- Dataset content -
════
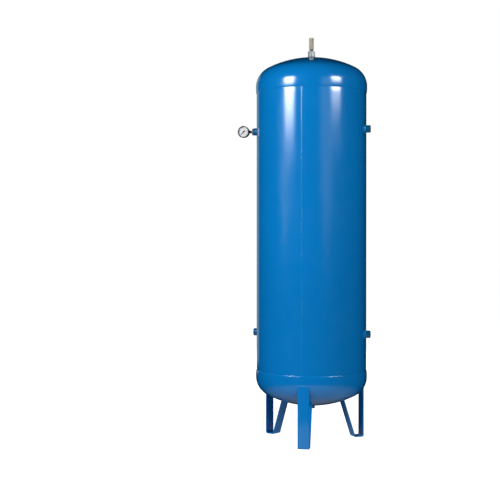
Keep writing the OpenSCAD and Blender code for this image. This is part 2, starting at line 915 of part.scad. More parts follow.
module valve_adjuster() {
    color([0.78, 0.66, 0.35]) in_valve() translate([0, 0, adjuster_z]) difference() {
        cylinder(r = bonnet_ri - screw_fit, h = adjuster_h);
        translate([0, 0, -1]) cylinder(r = spindle_r + run_fit, h = adjuster_h + 2);
        translate([-bonnet_ri, -0.6, adjuster_h - 1.5]) cube([2 * bonnet_ri, 1.2, 2]);
    }
}

// Ring of points of the spring's wire at turn angle a
function wire_ring(a, z) = [for (k = [0:7]) let (b = k * 45) [
    (spring_r + spring_wire / 2 * cos(b)) * cos(a),
    (spring_r + spring_wire / 2 * cos(b)) * sin(a),
    z + spring_wire / 2 * sin(b)
]];

module valve_spring() {
    steps = spring_turns * 16;
    z0 = disc_z1 + spring_wire / 2;
    z1 = adjuster_z - spring_wire / 2;
    points = [for (i = [0:steps]) each wire_ring(
        i * 360 / 16, z0 + (z1 - z0) * i / steps
    )];
    sides = [for (i = [0:steps - 1]) for (k = [0:7]) [
        i * 8 + k, i * 8 + (k + 1) % 8, (i + 1) * 8 + (k + 1) % 8, (i + 1) * 8 + k
    ]];
    first = [[for (k = [7:-1:0]) k]];
    last = [[for (k = [0:7]) steps * 8 + k]];
    color([0.6, 0.62, 0.65]) in_valve() polyhedron(points, concat(sides, first, last));
}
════
- Task instructions -
Your task is to repeat the data exactly; please include every line.

- Result of the task -
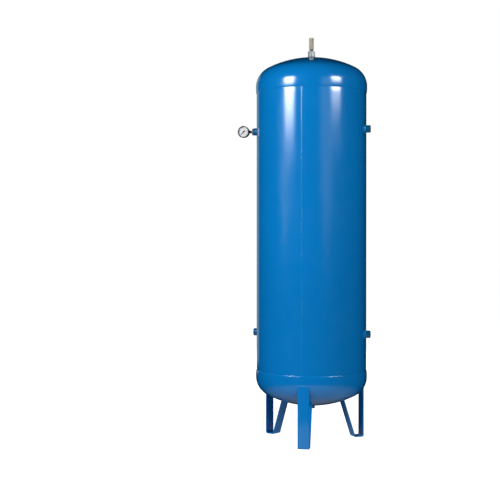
Keep writing the OpenSCAD and Blender code for this image. This is part 2, starting at line 915 of part.scad. More parts follow.
module valve_adjuster() {
    color([0.78, 0.66, 0.35]) in_valve() translate([0, 0, adjuster_z]) difference() {
        cylinder(r = bonnet_ri - screw_fit, h = adjuster_h);
        translate([0, 0, -1]) cylinder(r = spindle_r + run_fit, h = adjuster_h + 2);
        translate([-bonnet_ri, -0.6, adjuster_h - 1.5]) cube([2 * bonnet_ri, 1.2, 2]);
    }
}

// Ring of points of the spring's wire at turn angle a
function wire_ring(a, z) = [for (k = [0:7]) let (b = k * 45) [
    (spring_r + spring_wire / 2 * cos(b)) * cos(a),
    (spring_r + spring_wire / 2 * cos(b)) * sin(a),
    z + spring_wire / 2 * sin(b)
]];

module valve_spring() {
    steps = spring_turns * 16;
    z0 = disc_z1 + spring_wire / 2;
    z1 = adjuster_z - spring_wire / 2;
    points = [for (i = [0:steps]) each wire_ring(
        i * 360 / 16, z0 + (z1 - z0) * i / steps
    )];
    sides = [for (i = [0:steps - 1]) for (k = [0:7]) [
        i * 8 + k, i * 8 + (k + 1) % 8, (i + 1) * 8 + (k + 1) % 8, (i + 1) * 8 + k
    ]];
    first = [[for (k = [7:-1:0]) k]];
    last = [[for (k = [0:7]) steps * 8 + k]];
    color([0.6, 0.62, 0.65]) in_valve() polyhedron(points, concat(sides, first, last));
}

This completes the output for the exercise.